■ Exercise aim: Return every record exactly as written.

■ Data rows:

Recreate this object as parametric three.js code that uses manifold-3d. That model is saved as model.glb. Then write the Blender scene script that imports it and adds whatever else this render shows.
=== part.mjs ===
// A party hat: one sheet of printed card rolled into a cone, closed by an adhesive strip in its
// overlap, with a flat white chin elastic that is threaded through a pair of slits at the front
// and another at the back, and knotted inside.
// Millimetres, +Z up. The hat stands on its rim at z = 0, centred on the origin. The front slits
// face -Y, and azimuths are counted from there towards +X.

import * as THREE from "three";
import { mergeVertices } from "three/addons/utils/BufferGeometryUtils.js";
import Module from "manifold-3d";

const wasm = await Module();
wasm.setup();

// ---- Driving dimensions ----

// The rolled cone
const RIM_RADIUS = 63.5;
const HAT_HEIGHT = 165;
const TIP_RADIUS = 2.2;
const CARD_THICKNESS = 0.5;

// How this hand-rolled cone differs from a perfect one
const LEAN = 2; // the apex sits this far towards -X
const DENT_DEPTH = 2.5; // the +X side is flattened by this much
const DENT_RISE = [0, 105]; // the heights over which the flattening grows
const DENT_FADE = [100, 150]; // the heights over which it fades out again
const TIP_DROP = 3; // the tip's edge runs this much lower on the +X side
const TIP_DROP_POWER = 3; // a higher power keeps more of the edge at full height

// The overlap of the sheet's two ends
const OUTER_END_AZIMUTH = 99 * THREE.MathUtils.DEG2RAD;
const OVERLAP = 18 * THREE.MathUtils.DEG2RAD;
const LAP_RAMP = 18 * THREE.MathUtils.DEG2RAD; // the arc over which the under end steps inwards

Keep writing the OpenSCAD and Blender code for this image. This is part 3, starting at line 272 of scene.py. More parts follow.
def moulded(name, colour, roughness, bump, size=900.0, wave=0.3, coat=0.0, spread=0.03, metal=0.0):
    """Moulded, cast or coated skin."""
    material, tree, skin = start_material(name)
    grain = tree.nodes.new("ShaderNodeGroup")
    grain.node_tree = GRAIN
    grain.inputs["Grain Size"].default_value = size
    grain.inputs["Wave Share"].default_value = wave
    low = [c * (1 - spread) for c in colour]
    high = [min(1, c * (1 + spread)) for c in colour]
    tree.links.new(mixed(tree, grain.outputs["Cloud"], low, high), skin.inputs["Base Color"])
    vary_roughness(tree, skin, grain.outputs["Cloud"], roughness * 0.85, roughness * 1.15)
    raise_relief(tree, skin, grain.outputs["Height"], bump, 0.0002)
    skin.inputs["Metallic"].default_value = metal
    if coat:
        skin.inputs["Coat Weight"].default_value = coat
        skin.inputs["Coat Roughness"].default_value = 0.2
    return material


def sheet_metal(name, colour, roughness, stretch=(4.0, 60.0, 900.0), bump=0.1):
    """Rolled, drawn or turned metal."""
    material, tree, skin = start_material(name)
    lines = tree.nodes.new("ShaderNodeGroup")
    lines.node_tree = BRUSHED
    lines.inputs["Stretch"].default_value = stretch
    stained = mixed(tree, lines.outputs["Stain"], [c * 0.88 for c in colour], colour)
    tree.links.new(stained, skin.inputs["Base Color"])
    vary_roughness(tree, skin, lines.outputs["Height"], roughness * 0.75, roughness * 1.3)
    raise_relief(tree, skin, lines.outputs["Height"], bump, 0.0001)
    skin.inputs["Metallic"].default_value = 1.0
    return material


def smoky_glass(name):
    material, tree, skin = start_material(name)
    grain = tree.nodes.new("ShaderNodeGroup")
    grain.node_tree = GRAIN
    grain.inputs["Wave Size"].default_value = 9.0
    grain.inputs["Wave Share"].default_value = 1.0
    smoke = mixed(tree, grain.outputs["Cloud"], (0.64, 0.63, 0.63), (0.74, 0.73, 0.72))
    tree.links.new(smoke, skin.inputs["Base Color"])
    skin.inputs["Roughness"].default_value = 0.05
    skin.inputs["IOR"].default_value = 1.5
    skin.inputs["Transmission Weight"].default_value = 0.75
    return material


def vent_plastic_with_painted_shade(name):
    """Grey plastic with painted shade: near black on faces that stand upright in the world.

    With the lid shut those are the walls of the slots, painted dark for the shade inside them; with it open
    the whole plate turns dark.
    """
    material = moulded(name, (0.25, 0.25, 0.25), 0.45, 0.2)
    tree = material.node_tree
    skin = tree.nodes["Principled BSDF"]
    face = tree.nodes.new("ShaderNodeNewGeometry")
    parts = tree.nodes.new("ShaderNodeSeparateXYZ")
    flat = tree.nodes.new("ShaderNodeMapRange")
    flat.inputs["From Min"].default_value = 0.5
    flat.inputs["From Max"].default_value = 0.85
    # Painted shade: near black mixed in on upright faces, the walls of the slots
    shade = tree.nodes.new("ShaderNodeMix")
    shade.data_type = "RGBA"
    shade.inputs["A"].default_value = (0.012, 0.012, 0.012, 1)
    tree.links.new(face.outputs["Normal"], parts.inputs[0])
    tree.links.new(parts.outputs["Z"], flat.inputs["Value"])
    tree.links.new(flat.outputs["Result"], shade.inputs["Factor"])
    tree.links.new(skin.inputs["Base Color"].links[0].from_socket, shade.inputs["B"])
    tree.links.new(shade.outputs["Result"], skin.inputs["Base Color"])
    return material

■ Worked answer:
Recreate this object as parametric three.js code that uses manifold-3d. That model is saved as model.glb. Then write the Blender scene script that imports it and adds whatever else this render shows.
=== part.mjs ===
// A party hat: one sheet of printed card rolled into a cone, closed by an adhesive strip in its
// overlap, with a flat white chin elastic that is threaded through a pair of slits at the front
// and another at the back, and knotted inside.
// Millimetres, +Z up. The hat stands on its rim at z = 0, centred on the origin. The front slits
// face -Y, and azimuths are counted from there towards +X.

import * as THREE from "three";
import { mergeVertices } from "three/addons/utils/BufferGeometryUtils.js";
import Module from "manifold-3d";

const wasm = await Module();
wasm.setup();

// ---- Driving dimensions ----

// The rolled cone
const RIM_RADIUS = 63.5;
const HAT_HEIGHT = 165;
const TIP_RADIUS = 2.2;
const CARD_THICKNESS = 0.5;

// How this hand-rolled cone differs from a perfect one
const LEAN = 2; // the apex sits this far towards -X
const DENT_DEPTH = 2.5; // the +X side is flattened by this much
const DENT_RISE = [0, 105]; // the heights over which the flattening grows
const DENT_FADE = [100, 150]; // the heights over which it fades out again
const TIP_DROP = 3; // the tip's edge runs this much lower on the +X side
const TIP_DROP_POWER = 3; // a higher power keeps more of the edge at full height

// The overlap of the sheet's two ends
const OUTER_END_AZIMUTH = 99 * THREE.MathUtils.DEG2RAD;
const OVERLAP = 18 * THREE.MathUtils.DEG2RAD;
const LAP_RAMP = 18 * THREE.MathUtils.DEG2RAD; // the arc over which the under end steps inwards

Keep writing the OpenSCAD and Blender code for this image. This is part 3, starting at line 272 of scene.py. More parts follow.
def moulded(name, colour, roughness, bump, size=900.0, wave=0.3, coat=0.0, spread=0.03, metal=0.0):
    """Moulded, cast or coated skin."""
    material, tree, skin = start_material(name)
    grain = tree.nodes.new("ShaderNodeGroup")
    grain.node_tree = GRAIN
    grain.inputs["Grain Size"].default_value = size
    grain.inputs["Wave Share"].default_value = wave
    low = [c * (1 - spread) for c in colour]
    high = [min(1, c * (1 + spread)) for c in colour]
    tree.links.new(mixed(tree, grain.outputs["Cloud"], low, high), skin.inputs["Base Color"])
    vary_roughness(tree, skin, grain.outputs["Cloud"], roughness * 0.85, roughness * 1.15)
    raise_relief(tree, skin, grain.outputs["Height"], bump, 0.0002)
    skin.inputs["Metallic"].default_value = metal
    if coat:
        skin.inputs["Coat Weight"].default_value = coat
        skin.inputs["Coat Roughness"].default_value = 0.2
    return material


def sheet_metal(name, colour, roughness, stretch=(4.0, 60.0, 900.0), bump=0.1):
    """Rolled, drawn or turned metal."""
    material, tree, skin = start_material(name)
    lines = tree.nodes.new("ShaderNodeGroup")
    lines.node_tree = BRUSHED
    lines.inputs["Stretch"].default_value = stretch
    stained = mixed(tree, lines.outputs["Stain"], [c * 0.88 for c in colour], colour)
    tree.links.new(stained, skin.inputs["Base Color"])
    vary_roughness(tree, skin, lines.outputs["Height"], roughness * 0.75, roughness * 1.3)
    raise_relief(tree, skin, lines.outputs["Height"], bump, 0.0001)
    skin.inputs["Metallic"].default_value = 1.0
    return material


def smoky_glass(name):
    material, tree, skin = start_material(name)
    grain = tree.nodes.new("ShaderNodeGroup")
    grain.node_tree = GRAIN
    grain.inputs["Wave Size"].default_value = 9.0
    grain.inputs["Wave Share"].default_value = 1.0
    smoke = mixed(tree, grain.outputs["Cloud"], (0.64, 0.63, 0.63), (0.74, 0.73, 0.72))
    tree.links.new(smoke, skin.inputs["Base Color"])
    skin.inputs["Roughness"].default_value = 0.05
    skin.inputs["IOR"].default_value = 1.5
    skin.inputs["Transmission Weight"].default_value = 0.75
    return material


def vent_plastic_with_painted_shade(name):
    """Grey plastic with painted shade: near black on faces that stand upright in the world.

    With the lid shut those are the walls of the slots, painted dark for the shade inside them; with it open
    the whole plate turns dark.
    """
    material = moulded(name, (0.25, 0.25, 0.25), 0.45, 0.2)
    tree = material.node_tree
    skin = tree.nodes["Principled BSDF"]
    face = tree.nodes.new("ShaderNodeNewGeometry")
    parts = tree.nodes.new("ShaderNodeSeparateXYZ")
    flat = tree.nodes.new("ShaderNodeMapRange")
    flat.inputs["From Min"].default_value = 0.5
    flat.inputs["From Max"].default_value = 0.85
    # Painted shade: near black mixed in on upright faces, the walls of the slots
    shade = tree.nodes.new("ShaderNodeMix")
    shade.data_type = "RGBA"
    shade.inputs["A"].default_value = (0.012, 0.012, 0.012, 1)
    tree.links.new(face.outputs["Normal"], parts.inputs[0])
    tree.links.new(parts.outputs["Z"], flat.inputs["Value"])
    tree.links.new(flat.outputs["Result"], shade.inputs["Factor"])
    tree.links.new(skin.inputs["Base Color"].links[0].from_socket, shade.inputs["B"])
    tree.links.new(shade.outputs["Result"], skin.inputs["Base Color"])
    return material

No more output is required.